Sorgschrofen is a 1635 m mountain in the Allgäu Alps of Bavaria, Germany and Tyrol, Austria. A lower summit of Sorgschrofen is the 1613 m Zinken. There is a summit cross on both Sorgschrofen and Zinken.

== Quadripoint ==

The summit is the only land link Jungholz has to the rest of Austria.
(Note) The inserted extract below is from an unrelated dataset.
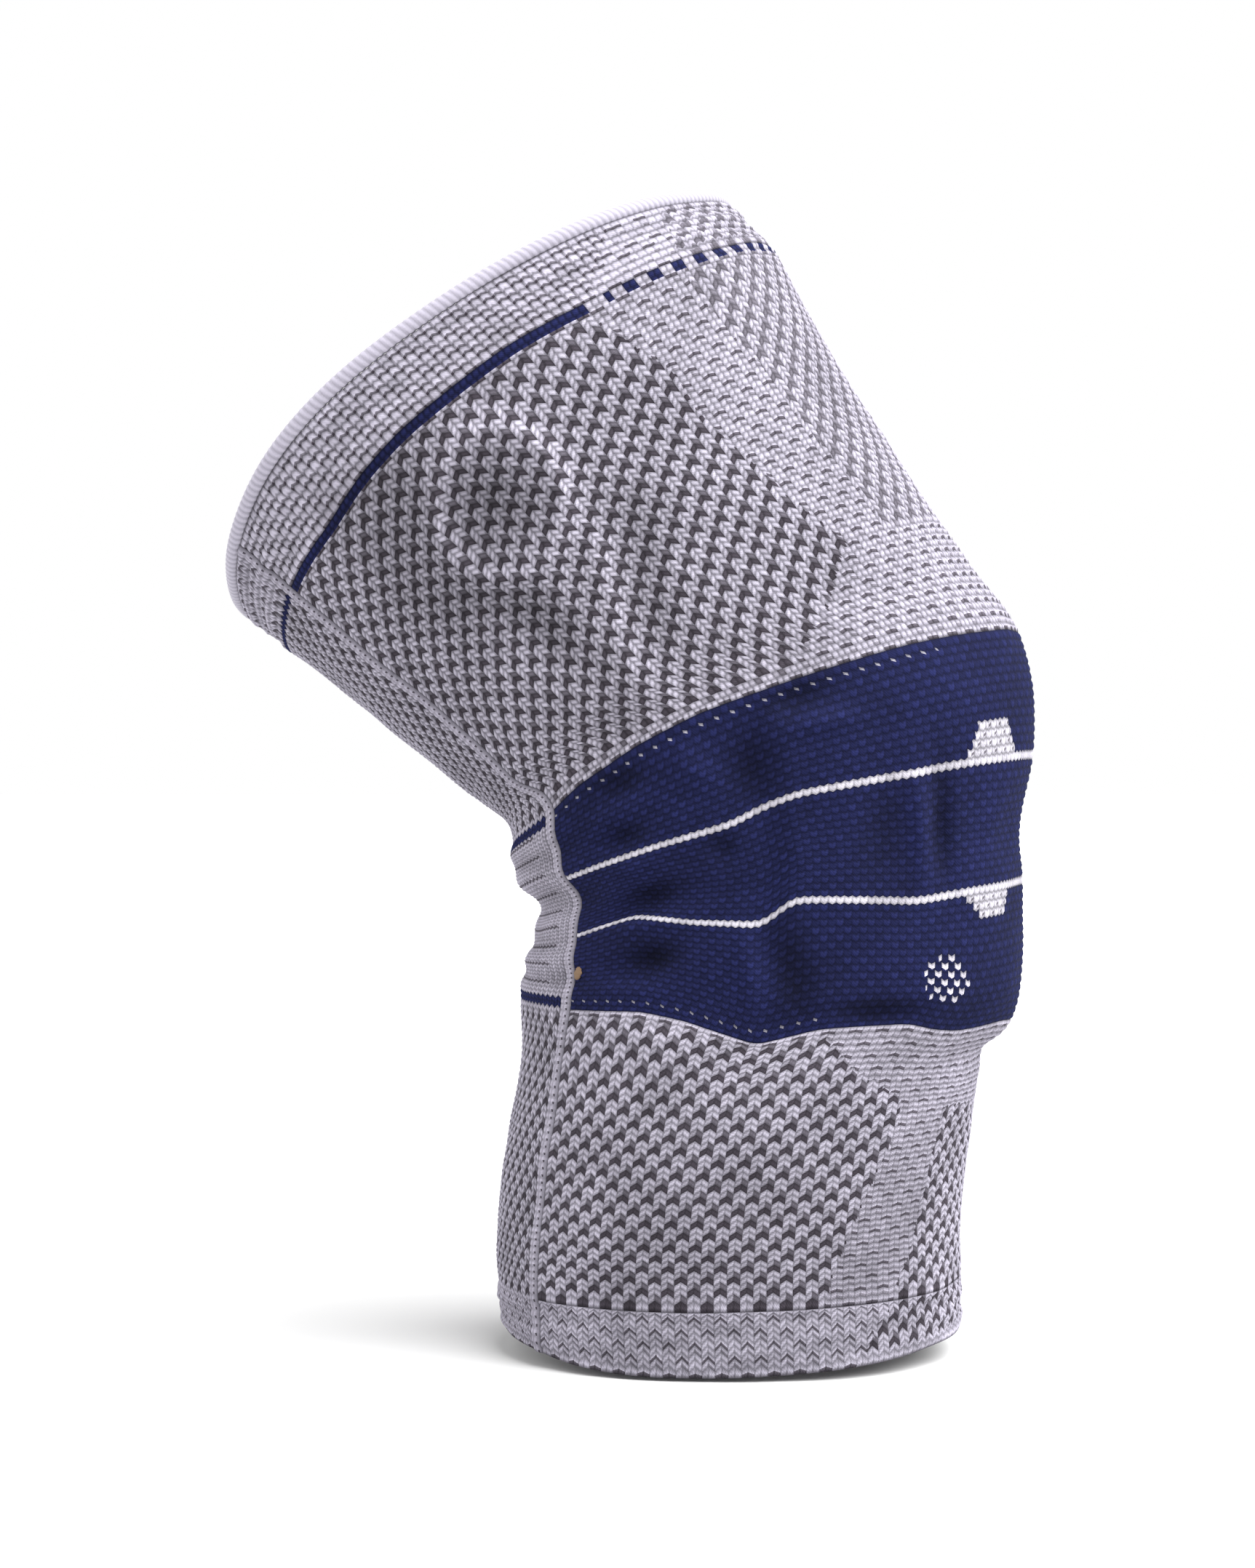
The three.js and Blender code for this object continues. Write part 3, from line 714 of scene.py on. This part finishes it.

A rare occurrence found on the summit is that four territories (two German and two Austrian) meet in a quadripoint:

- West: Bad Hindelang, Oberallgäu, Swabia, Bavaria, Germany
- North: Jungholz, Reutte District, Tyrol, Austria
- East: Pfronten, Ostallgäu, Swabia, Bavaria, Germany
- South: Schattwald, Reutte District, Tyrol, Austria

=== History ===

The border between this section of Bavaria and Tyrol was defined by the border treaty of 1844, complemented in 1850: Grenzberichtigungsvertrag vom 30. Jänner 1844 and Ergänzungsvertrag vom 16. Dezember 1850. The treaties specify that the borders meet at border marker 110, carved into a stone on the summit.

== Ascent ==

Sorgschrofen is a popular hiking mountain. It can be climbed either directly from Jungholz or from Unterjoch via the Zinken ridge.

=== From Jungholz ===

From Jungholz, hikers may take a ski lift part of the way or hike to the Älpele Hut. From there, a steep path leads toward the summit area, followed by a short scramble over rocky terrain to the peak.

=== From Unterjoch ===

Starting from Unterjoch, the route passes Zehrerhöfe before ascending steep terrain, partly secured with steel cables. A narrow crevice must be negotiated before reaching Zinken. From there, an exposed ridge leads to the main summit. This route is recommended only for experienced and sure-footed hikers, especially as icy conditions may persist into late spring.